EXTRACTED MATERIAL |
>> Start
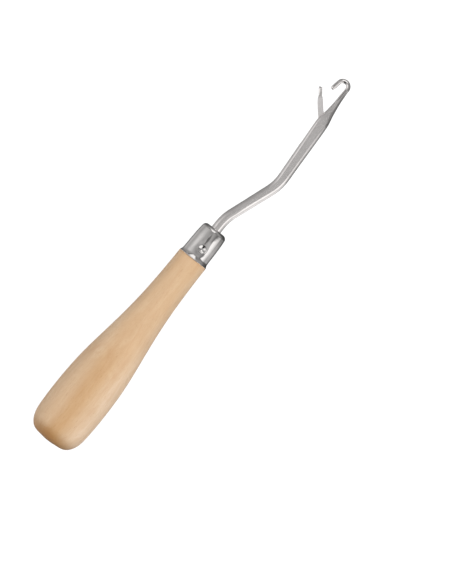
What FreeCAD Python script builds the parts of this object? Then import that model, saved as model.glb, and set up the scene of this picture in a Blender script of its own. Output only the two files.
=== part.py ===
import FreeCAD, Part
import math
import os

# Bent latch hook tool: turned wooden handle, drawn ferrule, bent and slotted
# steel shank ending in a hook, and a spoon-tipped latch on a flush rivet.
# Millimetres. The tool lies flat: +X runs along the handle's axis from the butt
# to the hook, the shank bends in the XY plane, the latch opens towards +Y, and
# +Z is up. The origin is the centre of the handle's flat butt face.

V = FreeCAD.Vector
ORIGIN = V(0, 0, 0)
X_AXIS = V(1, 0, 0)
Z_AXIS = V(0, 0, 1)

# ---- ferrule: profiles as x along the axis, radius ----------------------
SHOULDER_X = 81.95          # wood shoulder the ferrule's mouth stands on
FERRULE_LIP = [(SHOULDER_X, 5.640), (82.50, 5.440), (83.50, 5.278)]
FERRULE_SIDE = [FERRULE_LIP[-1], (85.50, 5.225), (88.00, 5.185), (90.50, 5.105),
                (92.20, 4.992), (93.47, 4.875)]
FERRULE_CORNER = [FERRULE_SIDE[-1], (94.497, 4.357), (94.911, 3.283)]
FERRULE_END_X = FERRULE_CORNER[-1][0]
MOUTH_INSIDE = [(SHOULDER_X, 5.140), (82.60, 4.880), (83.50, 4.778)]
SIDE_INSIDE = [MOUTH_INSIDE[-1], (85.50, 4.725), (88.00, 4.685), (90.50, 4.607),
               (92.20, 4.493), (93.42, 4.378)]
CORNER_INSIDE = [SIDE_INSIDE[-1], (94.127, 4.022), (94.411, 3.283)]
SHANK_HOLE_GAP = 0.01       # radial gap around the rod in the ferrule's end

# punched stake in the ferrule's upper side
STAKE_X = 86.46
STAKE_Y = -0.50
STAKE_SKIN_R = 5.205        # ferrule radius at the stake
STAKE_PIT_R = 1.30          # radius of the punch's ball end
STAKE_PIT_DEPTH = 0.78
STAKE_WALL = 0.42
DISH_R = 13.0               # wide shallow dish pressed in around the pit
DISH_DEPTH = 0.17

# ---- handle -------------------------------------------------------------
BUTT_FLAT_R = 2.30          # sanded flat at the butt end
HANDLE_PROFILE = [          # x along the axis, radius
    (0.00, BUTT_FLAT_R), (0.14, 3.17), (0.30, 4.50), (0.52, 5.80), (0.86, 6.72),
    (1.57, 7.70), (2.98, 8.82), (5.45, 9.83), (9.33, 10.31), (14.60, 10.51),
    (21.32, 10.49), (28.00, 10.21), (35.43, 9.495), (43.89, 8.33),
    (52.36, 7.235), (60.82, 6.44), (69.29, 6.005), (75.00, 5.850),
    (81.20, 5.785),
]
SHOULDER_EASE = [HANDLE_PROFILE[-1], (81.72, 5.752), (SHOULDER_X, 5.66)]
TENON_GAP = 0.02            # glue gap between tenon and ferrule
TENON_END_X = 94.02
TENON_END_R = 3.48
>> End
>> Start
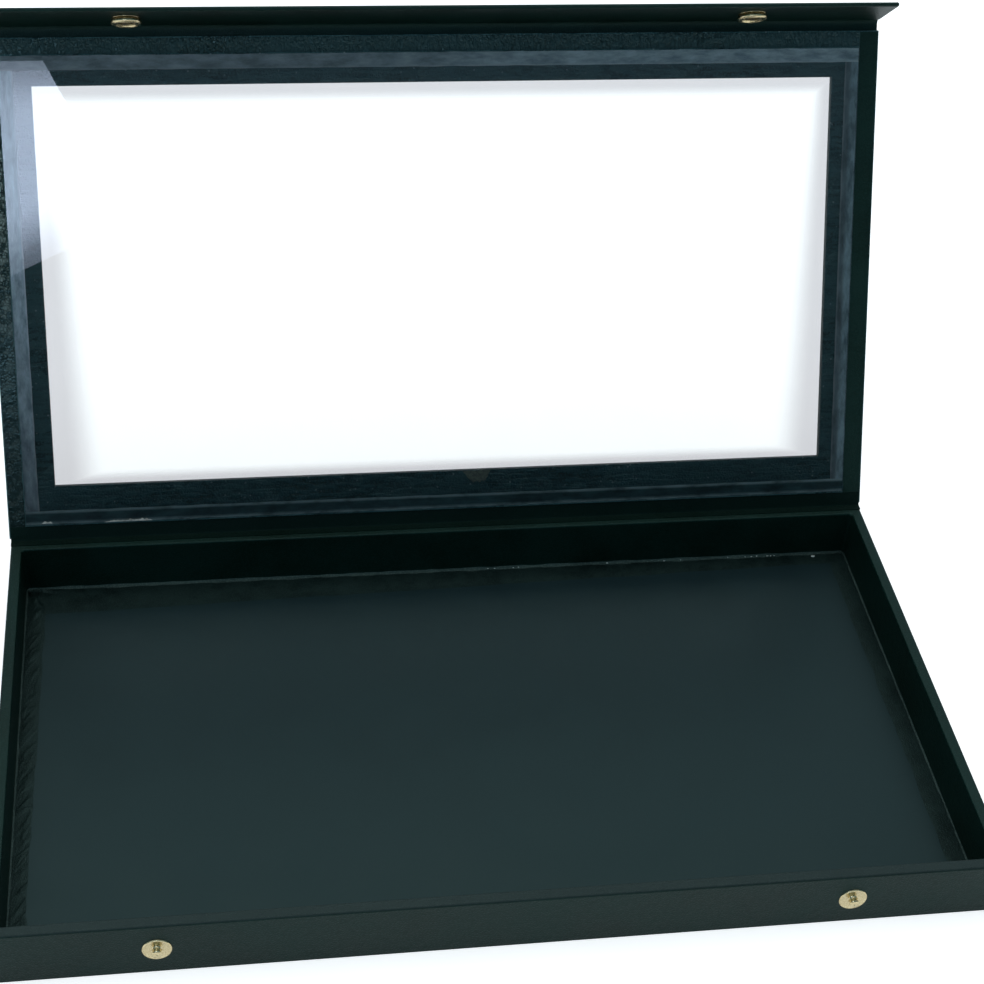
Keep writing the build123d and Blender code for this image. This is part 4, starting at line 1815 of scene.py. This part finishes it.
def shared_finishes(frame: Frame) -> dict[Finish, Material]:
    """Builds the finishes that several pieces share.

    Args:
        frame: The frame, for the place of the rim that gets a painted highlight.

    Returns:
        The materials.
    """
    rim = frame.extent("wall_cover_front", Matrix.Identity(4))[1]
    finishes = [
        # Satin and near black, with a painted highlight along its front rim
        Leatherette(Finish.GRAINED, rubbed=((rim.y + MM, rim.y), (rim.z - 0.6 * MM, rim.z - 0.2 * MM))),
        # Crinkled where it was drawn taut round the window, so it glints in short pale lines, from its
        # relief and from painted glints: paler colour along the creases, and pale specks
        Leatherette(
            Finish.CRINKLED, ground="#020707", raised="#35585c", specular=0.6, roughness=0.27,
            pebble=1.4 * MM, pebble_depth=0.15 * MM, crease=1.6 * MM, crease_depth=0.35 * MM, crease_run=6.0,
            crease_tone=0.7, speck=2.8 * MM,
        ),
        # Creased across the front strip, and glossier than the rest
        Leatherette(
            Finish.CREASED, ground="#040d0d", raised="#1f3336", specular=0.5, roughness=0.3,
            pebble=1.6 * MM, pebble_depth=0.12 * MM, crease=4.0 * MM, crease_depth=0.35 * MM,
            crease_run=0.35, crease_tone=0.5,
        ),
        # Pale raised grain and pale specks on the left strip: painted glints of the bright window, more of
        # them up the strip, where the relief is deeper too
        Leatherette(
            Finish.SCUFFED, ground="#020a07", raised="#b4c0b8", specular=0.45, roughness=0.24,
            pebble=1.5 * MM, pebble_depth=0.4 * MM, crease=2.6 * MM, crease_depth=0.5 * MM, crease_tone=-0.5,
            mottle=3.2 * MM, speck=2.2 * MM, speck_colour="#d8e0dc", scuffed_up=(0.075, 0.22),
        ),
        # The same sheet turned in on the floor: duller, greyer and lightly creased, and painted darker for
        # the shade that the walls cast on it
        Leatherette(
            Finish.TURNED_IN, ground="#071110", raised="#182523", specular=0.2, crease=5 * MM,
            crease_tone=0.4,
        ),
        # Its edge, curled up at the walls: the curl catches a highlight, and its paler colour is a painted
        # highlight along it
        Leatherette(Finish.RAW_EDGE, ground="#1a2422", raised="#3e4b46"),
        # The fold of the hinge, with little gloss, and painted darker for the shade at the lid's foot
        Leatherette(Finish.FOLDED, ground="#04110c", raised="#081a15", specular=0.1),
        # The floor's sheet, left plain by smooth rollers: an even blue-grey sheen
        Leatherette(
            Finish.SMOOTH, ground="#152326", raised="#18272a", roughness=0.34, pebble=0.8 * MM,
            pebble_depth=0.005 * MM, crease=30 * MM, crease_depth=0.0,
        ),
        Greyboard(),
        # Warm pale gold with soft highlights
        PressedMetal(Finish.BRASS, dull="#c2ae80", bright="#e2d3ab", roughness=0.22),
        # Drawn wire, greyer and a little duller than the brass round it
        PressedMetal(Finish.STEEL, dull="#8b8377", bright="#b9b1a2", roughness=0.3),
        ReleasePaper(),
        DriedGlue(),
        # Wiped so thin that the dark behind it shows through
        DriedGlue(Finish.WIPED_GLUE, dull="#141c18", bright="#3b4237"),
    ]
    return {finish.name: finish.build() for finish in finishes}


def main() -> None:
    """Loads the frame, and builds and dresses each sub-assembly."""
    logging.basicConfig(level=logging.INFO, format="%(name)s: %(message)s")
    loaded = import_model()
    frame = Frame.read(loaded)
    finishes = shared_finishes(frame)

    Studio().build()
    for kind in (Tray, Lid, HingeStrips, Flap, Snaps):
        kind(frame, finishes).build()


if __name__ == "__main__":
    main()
>> End
>> Start
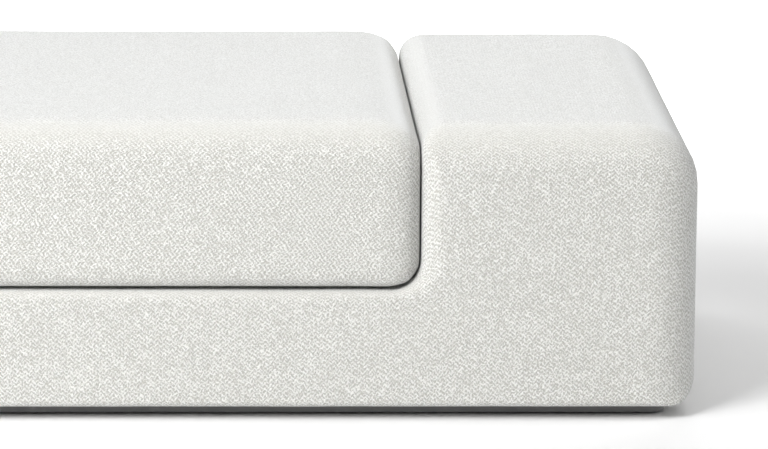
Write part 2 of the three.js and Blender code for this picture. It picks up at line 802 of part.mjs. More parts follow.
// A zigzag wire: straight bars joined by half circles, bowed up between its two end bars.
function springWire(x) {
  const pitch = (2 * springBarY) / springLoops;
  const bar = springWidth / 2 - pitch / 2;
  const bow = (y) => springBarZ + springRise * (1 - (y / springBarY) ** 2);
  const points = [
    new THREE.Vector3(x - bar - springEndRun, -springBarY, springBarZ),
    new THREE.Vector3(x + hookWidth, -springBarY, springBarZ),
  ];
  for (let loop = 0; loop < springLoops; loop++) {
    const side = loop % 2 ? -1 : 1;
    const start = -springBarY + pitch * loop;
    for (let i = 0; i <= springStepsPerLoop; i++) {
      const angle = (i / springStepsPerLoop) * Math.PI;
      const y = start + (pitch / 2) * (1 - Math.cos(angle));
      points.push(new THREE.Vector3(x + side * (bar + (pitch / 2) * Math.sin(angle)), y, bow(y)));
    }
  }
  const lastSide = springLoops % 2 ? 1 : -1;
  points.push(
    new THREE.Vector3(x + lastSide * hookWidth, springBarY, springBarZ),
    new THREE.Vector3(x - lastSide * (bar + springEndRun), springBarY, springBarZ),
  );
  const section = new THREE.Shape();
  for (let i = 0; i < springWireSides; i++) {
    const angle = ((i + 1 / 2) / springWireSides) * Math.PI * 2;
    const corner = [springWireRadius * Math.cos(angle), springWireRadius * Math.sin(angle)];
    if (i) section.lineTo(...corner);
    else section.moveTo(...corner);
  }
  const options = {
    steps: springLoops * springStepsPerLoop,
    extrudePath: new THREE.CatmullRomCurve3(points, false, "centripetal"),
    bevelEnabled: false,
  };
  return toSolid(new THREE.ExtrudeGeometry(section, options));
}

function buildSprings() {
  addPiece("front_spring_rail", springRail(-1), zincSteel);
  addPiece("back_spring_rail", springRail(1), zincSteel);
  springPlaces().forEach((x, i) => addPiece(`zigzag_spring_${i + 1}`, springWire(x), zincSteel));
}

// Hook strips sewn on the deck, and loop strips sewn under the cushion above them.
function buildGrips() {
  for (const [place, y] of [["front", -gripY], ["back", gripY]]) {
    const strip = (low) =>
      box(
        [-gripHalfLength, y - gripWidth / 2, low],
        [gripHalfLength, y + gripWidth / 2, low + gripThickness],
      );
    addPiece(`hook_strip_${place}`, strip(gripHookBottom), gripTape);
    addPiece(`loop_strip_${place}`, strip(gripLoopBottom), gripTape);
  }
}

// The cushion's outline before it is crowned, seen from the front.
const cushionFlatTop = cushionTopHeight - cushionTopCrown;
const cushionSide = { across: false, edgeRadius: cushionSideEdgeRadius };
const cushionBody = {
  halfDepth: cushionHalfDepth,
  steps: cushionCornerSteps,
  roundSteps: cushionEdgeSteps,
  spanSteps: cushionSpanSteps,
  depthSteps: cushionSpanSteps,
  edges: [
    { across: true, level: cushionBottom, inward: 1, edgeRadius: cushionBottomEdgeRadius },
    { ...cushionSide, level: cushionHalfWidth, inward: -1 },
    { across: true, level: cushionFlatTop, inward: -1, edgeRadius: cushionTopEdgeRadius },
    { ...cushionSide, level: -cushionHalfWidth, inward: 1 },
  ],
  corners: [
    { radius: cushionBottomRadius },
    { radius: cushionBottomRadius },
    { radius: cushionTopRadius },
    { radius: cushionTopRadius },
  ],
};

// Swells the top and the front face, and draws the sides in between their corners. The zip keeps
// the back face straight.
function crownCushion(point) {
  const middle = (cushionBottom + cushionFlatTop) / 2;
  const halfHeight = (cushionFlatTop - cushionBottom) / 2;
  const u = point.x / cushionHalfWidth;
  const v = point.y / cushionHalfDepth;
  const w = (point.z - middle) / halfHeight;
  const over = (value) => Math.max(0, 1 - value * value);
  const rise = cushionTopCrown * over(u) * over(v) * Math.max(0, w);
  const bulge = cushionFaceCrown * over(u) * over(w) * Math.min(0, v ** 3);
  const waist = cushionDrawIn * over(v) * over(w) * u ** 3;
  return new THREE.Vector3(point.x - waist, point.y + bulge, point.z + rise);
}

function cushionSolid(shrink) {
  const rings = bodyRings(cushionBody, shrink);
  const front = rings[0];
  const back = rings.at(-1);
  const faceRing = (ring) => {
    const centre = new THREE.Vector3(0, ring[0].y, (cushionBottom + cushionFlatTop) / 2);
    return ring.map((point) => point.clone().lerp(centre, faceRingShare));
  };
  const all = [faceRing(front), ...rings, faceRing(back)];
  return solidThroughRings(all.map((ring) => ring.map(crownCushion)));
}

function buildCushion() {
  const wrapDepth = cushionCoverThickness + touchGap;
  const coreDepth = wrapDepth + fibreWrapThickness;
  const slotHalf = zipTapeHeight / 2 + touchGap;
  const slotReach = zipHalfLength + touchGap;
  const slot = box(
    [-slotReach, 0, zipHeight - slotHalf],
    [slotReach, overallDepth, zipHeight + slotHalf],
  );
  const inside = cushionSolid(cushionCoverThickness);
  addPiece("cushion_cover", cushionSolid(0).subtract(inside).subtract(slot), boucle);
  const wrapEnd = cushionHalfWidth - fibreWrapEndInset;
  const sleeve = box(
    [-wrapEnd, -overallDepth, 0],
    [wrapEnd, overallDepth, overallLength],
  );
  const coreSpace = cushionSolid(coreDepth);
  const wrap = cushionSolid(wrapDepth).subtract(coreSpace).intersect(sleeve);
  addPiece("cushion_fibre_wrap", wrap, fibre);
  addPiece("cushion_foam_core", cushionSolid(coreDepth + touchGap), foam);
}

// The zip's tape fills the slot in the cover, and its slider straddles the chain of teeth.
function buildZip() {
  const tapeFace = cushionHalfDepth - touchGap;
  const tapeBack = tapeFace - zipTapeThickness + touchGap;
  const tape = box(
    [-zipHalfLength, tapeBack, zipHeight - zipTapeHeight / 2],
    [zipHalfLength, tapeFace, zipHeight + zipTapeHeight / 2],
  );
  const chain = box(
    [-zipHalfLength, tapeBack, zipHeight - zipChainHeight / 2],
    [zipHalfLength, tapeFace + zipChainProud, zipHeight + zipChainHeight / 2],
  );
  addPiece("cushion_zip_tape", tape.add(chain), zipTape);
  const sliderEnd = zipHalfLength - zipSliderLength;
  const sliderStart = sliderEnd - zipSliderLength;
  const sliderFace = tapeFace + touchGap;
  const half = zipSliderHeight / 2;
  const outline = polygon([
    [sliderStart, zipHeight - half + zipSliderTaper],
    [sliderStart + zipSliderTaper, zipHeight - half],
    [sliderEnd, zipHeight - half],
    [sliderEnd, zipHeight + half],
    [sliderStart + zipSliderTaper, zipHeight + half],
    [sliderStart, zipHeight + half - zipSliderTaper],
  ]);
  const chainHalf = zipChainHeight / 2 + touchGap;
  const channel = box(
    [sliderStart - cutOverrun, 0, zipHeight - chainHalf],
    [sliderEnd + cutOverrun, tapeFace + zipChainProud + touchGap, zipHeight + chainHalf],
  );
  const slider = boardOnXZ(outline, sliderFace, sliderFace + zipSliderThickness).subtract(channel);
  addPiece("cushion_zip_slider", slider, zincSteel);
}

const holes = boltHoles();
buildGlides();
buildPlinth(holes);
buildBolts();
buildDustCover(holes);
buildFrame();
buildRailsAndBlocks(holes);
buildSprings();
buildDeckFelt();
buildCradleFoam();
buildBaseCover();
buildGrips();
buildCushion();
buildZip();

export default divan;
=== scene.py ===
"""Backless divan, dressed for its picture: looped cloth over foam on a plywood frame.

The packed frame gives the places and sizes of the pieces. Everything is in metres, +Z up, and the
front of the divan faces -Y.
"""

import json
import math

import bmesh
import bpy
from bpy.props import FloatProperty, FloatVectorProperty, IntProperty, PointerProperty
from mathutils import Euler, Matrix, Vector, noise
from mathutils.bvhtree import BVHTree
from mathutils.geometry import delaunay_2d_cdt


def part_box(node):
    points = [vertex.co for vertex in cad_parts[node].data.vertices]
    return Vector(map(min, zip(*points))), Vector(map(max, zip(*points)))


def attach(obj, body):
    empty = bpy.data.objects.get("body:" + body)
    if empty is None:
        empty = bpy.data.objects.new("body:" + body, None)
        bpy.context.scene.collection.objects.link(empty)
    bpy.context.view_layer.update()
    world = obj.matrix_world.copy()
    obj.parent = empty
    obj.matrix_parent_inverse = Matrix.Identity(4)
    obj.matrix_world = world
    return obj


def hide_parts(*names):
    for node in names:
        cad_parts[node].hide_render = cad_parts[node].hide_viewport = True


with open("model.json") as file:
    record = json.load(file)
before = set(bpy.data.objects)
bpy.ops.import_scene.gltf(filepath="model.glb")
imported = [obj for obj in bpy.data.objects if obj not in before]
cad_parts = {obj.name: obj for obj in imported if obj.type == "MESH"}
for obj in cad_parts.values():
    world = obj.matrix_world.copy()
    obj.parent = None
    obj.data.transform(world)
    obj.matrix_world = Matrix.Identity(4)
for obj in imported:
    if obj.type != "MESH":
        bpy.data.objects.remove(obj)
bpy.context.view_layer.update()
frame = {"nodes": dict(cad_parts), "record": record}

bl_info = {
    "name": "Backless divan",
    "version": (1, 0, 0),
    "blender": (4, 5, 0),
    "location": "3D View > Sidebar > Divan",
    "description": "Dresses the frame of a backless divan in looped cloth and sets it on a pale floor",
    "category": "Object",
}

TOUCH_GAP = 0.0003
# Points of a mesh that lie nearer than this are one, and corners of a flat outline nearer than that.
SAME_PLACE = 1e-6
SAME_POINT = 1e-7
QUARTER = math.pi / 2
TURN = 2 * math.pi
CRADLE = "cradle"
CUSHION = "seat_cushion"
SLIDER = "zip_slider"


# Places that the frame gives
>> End
SET TASK | This exercise asks for the lines from the line with "const holes = boltHoles();" to the line with "obj.matrix_world = Matrix.Identity(4)", both lines included, set down exactly and with nothing else.

OUTPUT OF THE EXERCISE |
const holes = boltHoles();
buildGlides();
buildPlinth(holes);
buildBolts();
buildDustCover(holes);
buildFrame();
buildRailsAndBlocks(holes);
buildSprings();
buildDeckFelt();
buildCradleFoam();
buildBaseCover();
buildGrips();
buildCushion();
buildZip();

export default divan;
=== scene.py ===
"""Backless divan, dressed for its picture: looped cloth over foam on a plywood frame.

The packed frame gives the places and sizes of the pieces. Everything is in metres, +Z up, and the
front of the divan faces -Y.
"""

import json
import math

import bmesh
import bpy
from bpy.props import FloatProperty, FloatVectorProperty, IntProperty, PointerProperty
from mathutils import Euler, Matrix, Vector, noise
from mathutils.bvhtree import BVHTree
from mathutils.geometry import delaunay_2d_cdt


def part_box(node):
    points = [vertex.co for vertex in cad_parts[node].data.vertices]
    return Vector(map(min, zip(*points))), Vector(map(max, zip(*points)))


def attach(obj, body):
    empty = bpy.data.objects.get("body:" + body)
    if empty is None:
        empty = bpy.data.objects.new("body:" + body, None)
        bpy.context.scene.collection.objects.link(empty)
    bpy.context.view_layer.update()
    world = obj.matrix_world.copy()
    obj.parent = empty
    obj.matrix_parent_inverse = Matrix.Identity(4)
    obj.matrix_world = world
    return obj


def hide_parts(*names):
    for node in names:
        cad_parts[node].hide_render = cad_parts[node].hide_viewport = True


with open("model.json") as file:
    record = json.load(file)
before = set(bpy.data.objects)
bpy.ops.import_scene.gltf(filepath="model.glb")
imported = [obj for obj in bpy.data.objects if obj not in before]
cad_parts = {obj.name: obj for obj in imported if obj.type == "MESH"}
for obj in cad_parts.values():
    world = obj.matrix_world.copy()
    obj.parent = None
    obj.data.transform(world)
    obj.matrix_world = Matrix.Identity(4)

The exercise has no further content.